PouchContainer is a tool that support LXCFS and get rid of issues listed above. PouchContainer resolves listed issues by transparentizing the monitoring and operational tools that depend on /proc file system deployed in container or on the host. Existing monitoring and operational tools will be able to transition into container to achieve in-container monitoring and operations without appropriating structure or re-developing.

Next, let's see from an example of installing PouchContainer 0.3.0 in Ubuntu:

# uname -a
Linux p4 4.13.0-36-generic #40~16.04.1-Ubuntu SMP Fri Feb 16 23:25:58 UTC 2018 x86_64 x86_64 x86_64 GNU/Linux

systemd invoke pouchd in default mode that does not start LXCFS. Now, the created container cannot use LXCFS functionalities. Let's see the contents under /proc in container:

# systemctl start pouch
# head -n 5 /proc/meminfo
MemTotal:        2039520 kB
MemFree:          203028 kB
MemAvailable:     777268 kB
Buffers:          239960 kB
Cached:           430972 kB
root@p4:~# cat /proc/uptime
2594341.81 2208722.33
# pouch run -m 50m -it registry.hub.docker.com/library/busybox:1.28
/ # head -n 5 /proc/meminfo
MemTotal:        2039520 kB
MemFree:          189096 kB
MemAvailable:     764116 kB
Buffers:          240240 kB
Cached:           433928 kB
/ # cat /proc/uptime
2594376.56 2208749.32

It is obvious to see the consistency between the outputs from /proc/meminfo、uptime files and those from the host machine. Although we designated 50 M memory in start time, /proc/meminfo files does not demonstrate the memory limit in containers.

Starting LXCFS service inside the host machine, manually invoking pouchd process and designating related relative LXCFS parameters:

# systemctl start lxcfs
# pouchd -D --enable-lxcfs --lxcfs /usr/bin/lxcfs >/tmp/1 2>&1 &
[1] 32707
# ps -ef |grep lxcfs
root       698     1  0 11:08 ?        00:00:00 /usr/bin/lxcfs /var/lib/lxcfs/
root       724 32144  0 11:08 pts/22   00:00:00 grep --color=auto lxcfs
root     32707 32144  0 11:05 pts/22   00:00:00 pouchd -D --enable-lxcfs --lxcfs /usr/bin/lxcfs

Start the container and get the corresponding file content:

# pouch run --enableLxcfs -it -m 50m registry.hub.docker.com/library/busybox:1.28
/ # head -n 5 /proc/meminfo
MemTotal:          51200 kB
MemFree:           50804 kB
MemAvailable:      50804 kB
Buffers:               0 kB
Cached:                4 kB
/ # cat /proc/uptime
10.00 10.00

Using LXCFS started container and reading in-container /proc files to obtain relative information in container.

Business Applications

Configuration for most applications which rely heavily on the operation system, the startup program of applications needs to obtain information about the system's memory, CPU, and so on.
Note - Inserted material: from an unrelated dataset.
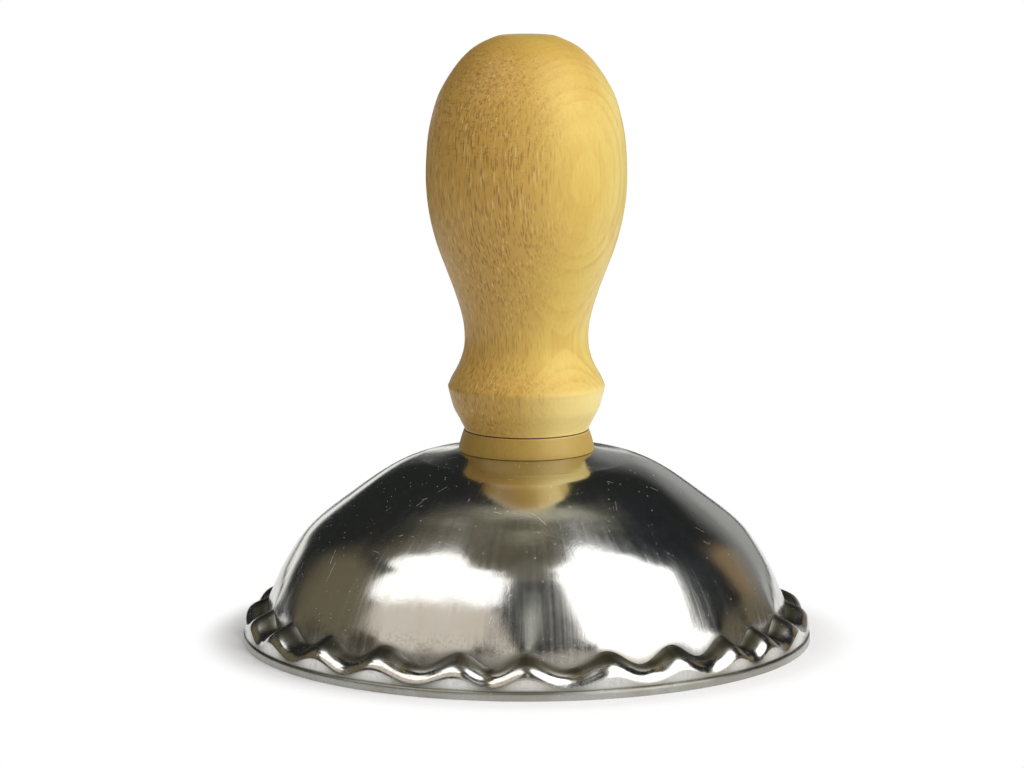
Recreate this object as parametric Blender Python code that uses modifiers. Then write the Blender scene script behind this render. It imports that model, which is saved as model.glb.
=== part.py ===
"""A round pierogi cutter: a pressed steel dome with a crimped rim, screwed to a turned beech handle.

Lengths are in metres and +Z is up. The origin is the centre of the cutting edge, which lies on
the plane z = 0. A crest of the crimped rim faces -Y, the front.
"""
import math

import bmesh
import bpy

# Cutter shell, pressed from one sheet
RIM_DIAMETER = 0.100
SHEET_THICKNESS = 0.0006
CROWN_HEIGHT = 0.0335
CROWN_MARGIN = 0.0011
FLANGE_WIDTH = 0.0040
FLANGE_HEIGHT = 0.0062
LIP_HEIGHT = 0.0012
LIP_STEP = 0.0004
CRIMP_COUNT = 24
CRIMP_DEPTH = 0.0024
CRIMP_FADE_WIDTH = 0.0022

# Beech handle, turned
HANDLE_LENGTH = 0.0722
BULB_DIAMETER = 0.0350
BULB_HEIGHT = 0.0482
TOP_FACET_DIAMETER = 0.0104
WAIST_DIAMETER = 0.0217
WAIST_HEIGHT = 0.0192
RIDGE_DIAMETER = 0.0275
RIDGE_HEIGHT = 0.0111
NECK_DIAMETER = 0.0218
FOOT_DIAMETER = 0.0238
FOOT_HEIGHT = 0.0032
FOOT_TAPER = 0.0008
FOOT_ROUNDING = 0.0002
GROOVE_WIDTH = 0.0004
GROOVE_DEPTH = 0.0005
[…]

When the '/proc' file in the container does not accurately reflect the resources condition of the container, it will cause significant effects of the application.

For example, when some Java applications dynamically allocate the stack size of the running program by checking /proc/meminfo and the container memory limit is less than the host memory, program startup failure will appear because of failed memory allocation.
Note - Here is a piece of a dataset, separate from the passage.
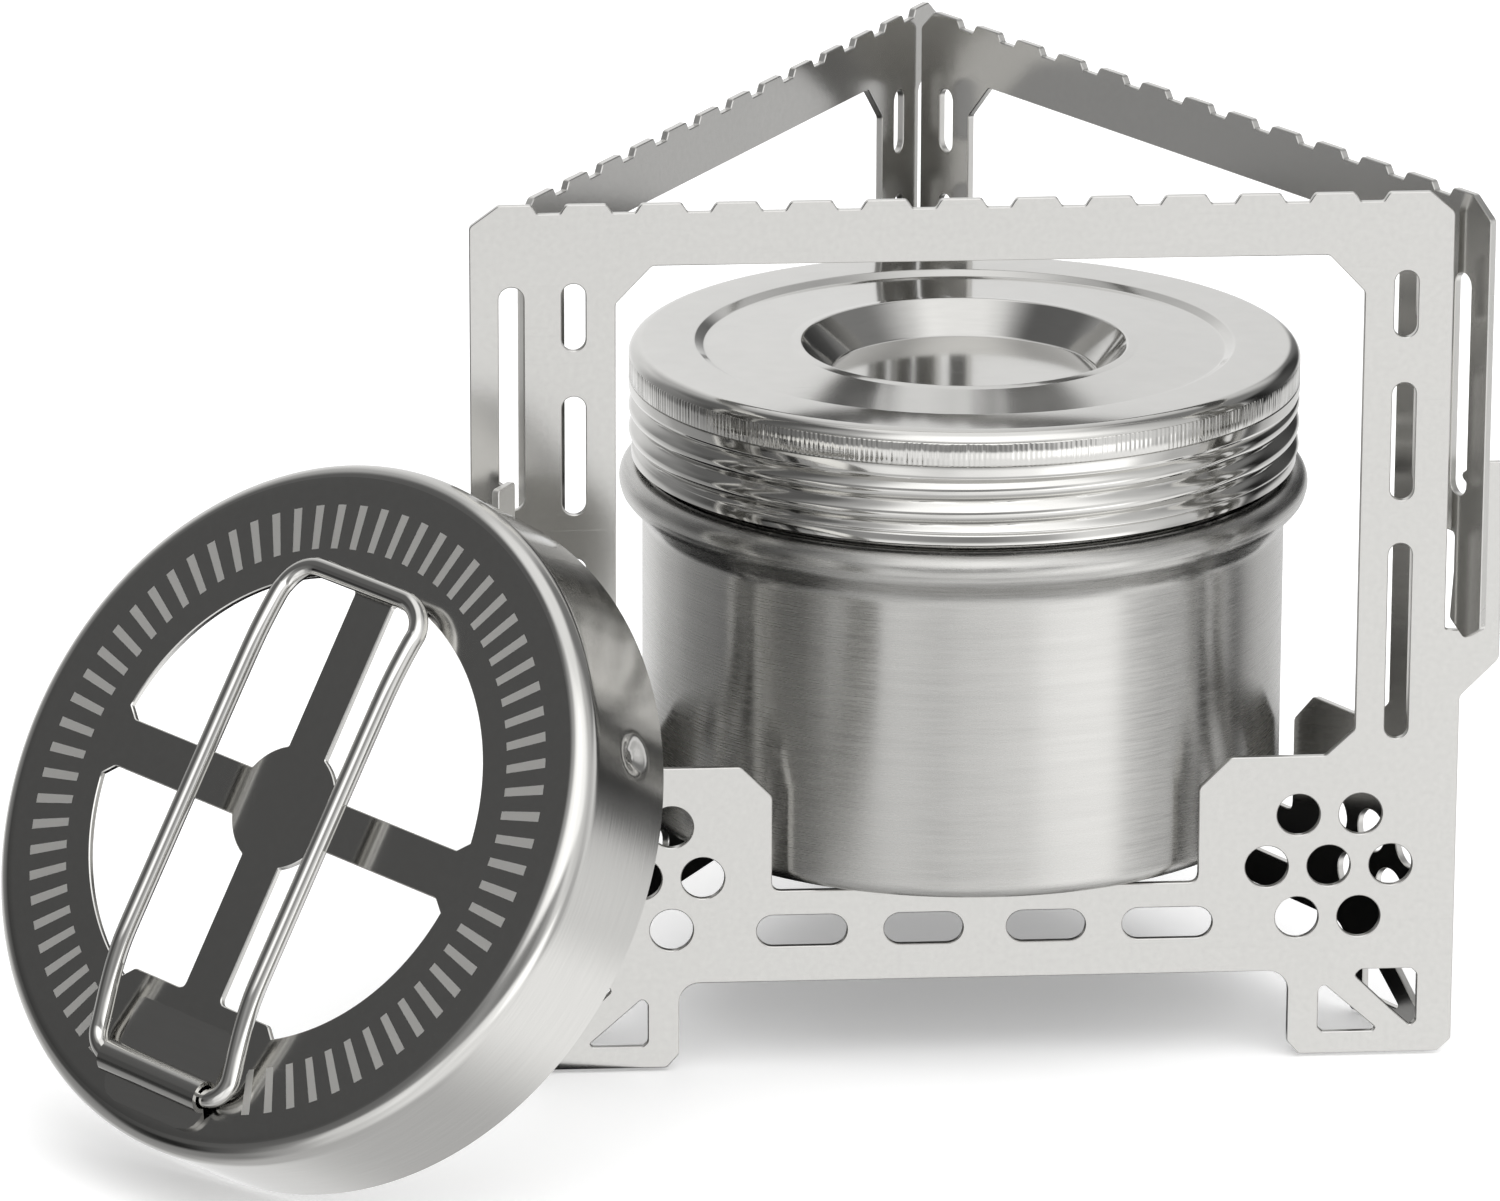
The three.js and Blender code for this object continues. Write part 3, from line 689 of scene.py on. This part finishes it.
def lid():
    """Screw lid: dish, sloping recess, raised border, rolled thread, and a separate knurled band."""
    bm = bmesh.new()
    top = eased([
        (0, 67.9), (14.3, 67.9, 0.5), (17.45, 71.36, 0.4), (18.6, 71.24, 0.4), (27.4, 70.95, 1.2),
        (27.9, 70.95, 0.45), (28.9, 71.5, 0.5),
        (34.4, 71.5), *arc(34.5, 70.0, 1.5, 88, 14, 9), (35.93, 70.36), (35.8, 70.3), (35.8, 67.8),
        (35.93, 67.74), (35.97, 67.4), (35.97, 66.75, 0.3), (35.85, 66.5, 0.2), (35.85, 66.45),
    ], 5, closed=False)
    rows = top + [(LID_GROOVE, 66.4 - 0.1 * k) for k in range(61)]
    rows += [(35.55, 60.3), (35.65, 60.15), (35.67, 59.25), (35.5, 59.1), (35.0, 59.1)]
    rows += [(34.85, 59.2), (34.85, 66.2), (35.35, 66.7), (35.35, 70.3), (34.4, 70.85), (28.5, 70.85)]
    rows += [(28.0, 70.3), (27.6, 70.3), (18.5, 70.6), (17.7, 70.5)]
    rows += [(14.8, 67.35), (14.5, 67.25), (0, 67.25)]
    shape = thread(LID_GROOVE, LID_CREST, low=59.9, high=66.9, z0=63.22, sharp=0.55)
    turned(bm, rows, 288, lambda r, z, a: shape(r, z, a) if r == LID_GROOVE else r)
    band = [(35.6, 70.32), (35.83, 70.32), (KNURL_R, 70.18), (KNURL_R, 67.95), (35.83, 67.8), (35.6, 67.8)]
    turned(bm, band, 4 * KNURL_STROKES, knurl, closed=True)
    obj = finish_mesh("burner_lid", bm, [POLISHED], 40, BURNER_PLACE)
    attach(obj, "lid")
    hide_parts("lid_shell")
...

For DPDK related applications, the application tools needs to get CPU information and the CPU logic core used by initialization in the EAL layer from /proc/cpuinfo. If the above information cannot be accurately obtained in the container, the DPDK application needs to modify the corresponding tool.
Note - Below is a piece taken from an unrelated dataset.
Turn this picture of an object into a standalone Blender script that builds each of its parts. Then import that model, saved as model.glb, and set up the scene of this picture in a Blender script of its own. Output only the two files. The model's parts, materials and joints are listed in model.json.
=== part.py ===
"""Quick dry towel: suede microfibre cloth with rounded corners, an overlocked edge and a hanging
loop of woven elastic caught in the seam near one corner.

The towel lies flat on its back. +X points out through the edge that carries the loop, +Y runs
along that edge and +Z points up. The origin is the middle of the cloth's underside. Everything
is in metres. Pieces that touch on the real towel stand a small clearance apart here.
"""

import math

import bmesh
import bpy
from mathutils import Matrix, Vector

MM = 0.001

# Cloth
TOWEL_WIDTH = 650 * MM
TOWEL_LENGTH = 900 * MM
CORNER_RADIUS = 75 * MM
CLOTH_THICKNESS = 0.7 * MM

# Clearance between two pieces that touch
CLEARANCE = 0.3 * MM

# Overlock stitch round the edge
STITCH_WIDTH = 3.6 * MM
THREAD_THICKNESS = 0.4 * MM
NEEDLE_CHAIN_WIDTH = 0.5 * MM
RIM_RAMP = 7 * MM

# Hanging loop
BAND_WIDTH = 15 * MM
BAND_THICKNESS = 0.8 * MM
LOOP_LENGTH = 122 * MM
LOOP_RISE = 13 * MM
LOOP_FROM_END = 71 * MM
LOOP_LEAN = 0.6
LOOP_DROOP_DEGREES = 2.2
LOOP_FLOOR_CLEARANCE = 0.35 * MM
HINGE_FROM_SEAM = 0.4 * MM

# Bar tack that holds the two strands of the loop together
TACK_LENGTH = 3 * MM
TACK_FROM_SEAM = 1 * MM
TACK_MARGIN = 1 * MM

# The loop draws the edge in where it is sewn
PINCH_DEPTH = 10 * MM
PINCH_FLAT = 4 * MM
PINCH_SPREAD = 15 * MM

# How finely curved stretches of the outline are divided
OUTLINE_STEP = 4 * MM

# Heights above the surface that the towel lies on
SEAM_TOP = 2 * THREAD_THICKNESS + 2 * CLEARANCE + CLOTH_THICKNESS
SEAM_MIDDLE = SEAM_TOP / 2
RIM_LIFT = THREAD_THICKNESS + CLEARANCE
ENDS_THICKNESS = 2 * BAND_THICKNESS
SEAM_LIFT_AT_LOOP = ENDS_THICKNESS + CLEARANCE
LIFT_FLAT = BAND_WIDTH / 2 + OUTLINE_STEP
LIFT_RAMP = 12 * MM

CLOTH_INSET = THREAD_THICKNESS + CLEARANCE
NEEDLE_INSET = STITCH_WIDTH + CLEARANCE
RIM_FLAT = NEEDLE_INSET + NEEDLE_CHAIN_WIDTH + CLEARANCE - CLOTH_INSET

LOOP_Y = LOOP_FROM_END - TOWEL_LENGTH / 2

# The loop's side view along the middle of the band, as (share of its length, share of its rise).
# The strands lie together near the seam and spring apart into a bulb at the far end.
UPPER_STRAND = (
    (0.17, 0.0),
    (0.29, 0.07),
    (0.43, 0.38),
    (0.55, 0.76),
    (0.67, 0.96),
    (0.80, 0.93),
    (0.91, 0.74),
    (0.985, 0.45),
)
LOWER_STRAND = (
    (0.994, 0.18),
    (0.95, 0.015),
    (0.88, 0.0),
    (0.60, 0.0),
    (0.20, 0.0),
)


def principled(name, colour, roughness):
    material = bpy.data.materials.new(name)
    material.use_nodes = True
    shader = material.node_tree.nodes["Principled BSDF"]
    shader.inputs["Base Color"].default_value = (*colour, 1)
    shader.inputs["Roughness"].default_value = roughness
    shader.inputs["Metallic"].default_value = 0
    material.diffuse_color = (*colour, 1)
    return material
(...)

PouchContainer integrated LXCFS

PouchContainer supports LXCFS from version 0.1.0, please check this instance:AliyunContainerService/pouch#502

In short, when the container starts, it will through -v mount the LXCFS mount point on the host /var/lib/lxc/lxcfs/proc/ to the virtual filesystem directory /proc inside the container.

At this point you can see in the /proc directory of the container, some proc files include meminfo, uptime, swaps, stat, diskstats, cpuinfo and so on. The parameters are as follows:

-v /var/lib/lxc/:/var/lib/lxc/:shared
-v /var/lib/lxc/lxcfs/proc/uptime:/proc/uptime 
-v /var/lib/lxc/lxcfs/proc/swaps:/proc/swaps 
-v /var/lib/lxc/lxcfs/proc/stat:/proc/stat 
-v /var/lib/lxc/lxcfs/proc/diskstats:/proc/diskstats 
-v /var/lib/lxc/lxcfs/proc/meminfo:/proc/meminfo 
-v /var/lib/lxc/lxcfs/proc/cpuinfo:/proc/cpuinfo

To simplify usage, the pouch create and run command lines provide parameters --enableLxcfs. If specify above parameters when creating the container, you can omit the complicated -v parameter.

After a period of using and testing, we found after lxcfs restarts, proc and cgroup will be rebuilt. That will cause a connect failed error when users access /proc in the container.

In order to enhance the stability of LXCFS, in pull request:[https://github.com/alibaba/pouch/pull/885](https://github.com/alibaba/pouch/pull/885,refined the management method of LXCFS to systemd guarantee. In order to do that, use remote operation by adding ExecStartPost to lxcfs.service, traverse LXCFS container, and mount again in the container.

Summary

PouchContainer supports LXCFS implement view isolation for /proc filesystems within containers which will reduce the original tool chain as well as operation and maintenance habits in the process of enterprise storage application containerization, and speed up the process. PouchContainer will support strongly for the smooth transition of enterprises from traditional virtualization to container virtualization.